* Problem statement *
Select every line below containing the word "shows".

* Extracted entries *

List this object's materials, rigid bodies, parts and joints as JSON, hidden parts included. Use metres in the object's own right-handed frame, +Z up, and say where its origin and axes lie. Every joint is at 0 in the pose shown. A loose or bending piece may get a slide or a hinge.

...

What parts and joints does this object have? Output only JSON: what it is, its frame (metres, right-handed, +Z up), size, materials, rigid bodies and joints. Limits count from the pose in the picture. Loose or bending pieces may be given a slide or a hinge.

...

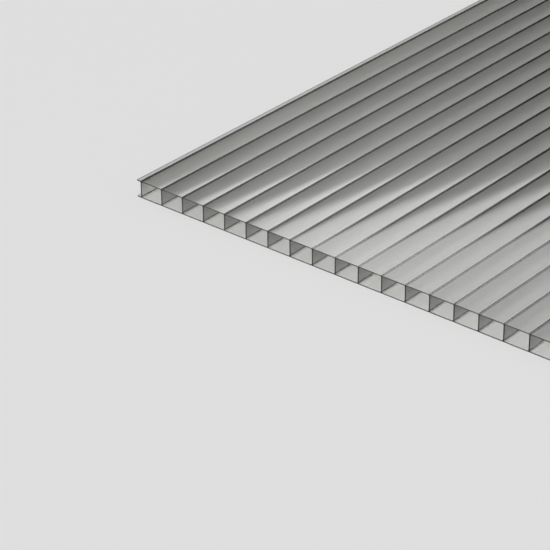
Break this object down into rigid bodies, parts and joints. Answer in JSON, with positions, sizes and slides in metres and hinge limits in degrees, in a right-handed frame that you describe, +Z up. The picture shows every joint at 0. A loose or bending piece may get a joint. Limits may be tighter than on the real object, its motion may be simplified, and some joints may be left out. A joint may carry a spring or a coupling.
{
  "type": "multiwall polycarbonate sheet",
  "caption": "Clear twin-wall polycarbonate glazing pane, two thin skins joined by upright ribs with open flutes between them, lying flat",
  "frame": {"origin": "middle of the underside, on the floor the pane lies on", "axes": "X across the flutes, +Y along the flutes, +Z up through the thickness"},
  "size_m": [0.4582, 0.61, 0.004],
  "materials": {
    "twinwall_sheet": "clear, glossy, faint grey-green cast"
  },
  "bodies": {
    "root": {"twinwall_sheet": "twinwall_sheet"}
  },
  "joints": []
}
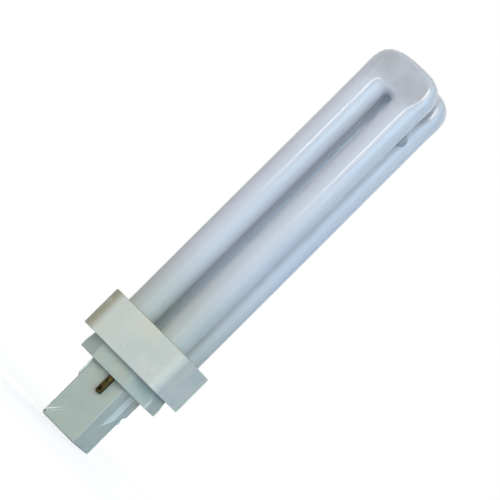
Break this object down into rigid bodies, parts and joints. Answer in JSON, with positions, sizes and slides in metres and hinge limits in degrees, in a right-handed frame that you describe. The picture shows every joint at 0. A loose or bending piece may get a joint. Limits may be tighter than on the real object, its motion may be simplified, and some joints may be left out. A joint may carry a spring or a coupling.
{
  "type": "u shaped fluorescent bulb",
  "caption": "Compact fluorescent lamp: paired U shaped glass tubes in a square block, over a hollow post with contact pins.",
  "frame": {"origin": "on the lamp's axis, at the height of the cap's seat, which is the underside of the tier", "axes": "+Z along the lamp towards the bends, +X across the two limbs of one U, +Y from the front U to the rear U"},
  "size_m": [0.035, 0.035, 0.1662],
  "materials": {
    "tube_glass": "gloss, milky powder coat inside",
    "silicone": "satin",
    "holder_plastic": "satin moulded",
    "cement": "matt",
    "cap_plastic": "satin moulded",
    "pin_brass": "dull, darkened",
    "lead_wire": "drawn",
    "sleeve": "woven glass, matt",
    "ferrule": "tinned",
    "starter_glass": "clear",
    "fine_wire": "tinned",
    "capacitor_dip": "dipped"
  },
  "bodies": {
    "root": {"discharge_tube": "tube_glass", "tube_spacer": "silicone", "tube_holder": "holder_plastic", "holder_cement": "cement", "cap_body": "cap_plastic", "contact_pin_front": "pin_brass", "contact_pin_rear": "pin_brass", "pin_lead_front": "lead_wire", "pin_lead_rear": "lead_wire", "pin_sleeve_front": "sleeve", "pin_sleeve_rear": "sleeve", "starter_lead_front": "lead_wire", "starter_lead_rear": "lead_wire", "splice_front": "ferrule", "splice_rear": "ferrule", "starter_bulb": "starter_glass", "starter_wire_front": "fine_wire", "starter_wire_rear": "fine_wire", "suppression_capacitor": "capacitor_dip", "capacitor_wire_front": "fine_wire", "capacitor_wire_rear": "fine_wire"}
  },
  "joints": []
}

* Solution for this exercise *
Break this object down into rigid bodies, parts and joints. Answer in JSON, with positions, sizes and slides in metres and hinge limits in degrees, in a right-handed frame that you describe, +Z up. The picture shows every joint at 0. A loose or bending piece may get a joint. Limits may be tighter than on the real object, its motion may be simplified, and some joints may be left out. A joint may carry a spring or a coupling.
Break this object down into rigid bodies, parts and joints. Answer in JSON, with positions, sizes and slides in metres and hinge limits in degrees, in a right-handed frame that you describe. The picture shows every joint at 0. A loose or bending piece may get a joint. Limits may be tighter than on the real object, its motion may be simplified, and some joints may be left out. A joint may carry a spring or a coupling.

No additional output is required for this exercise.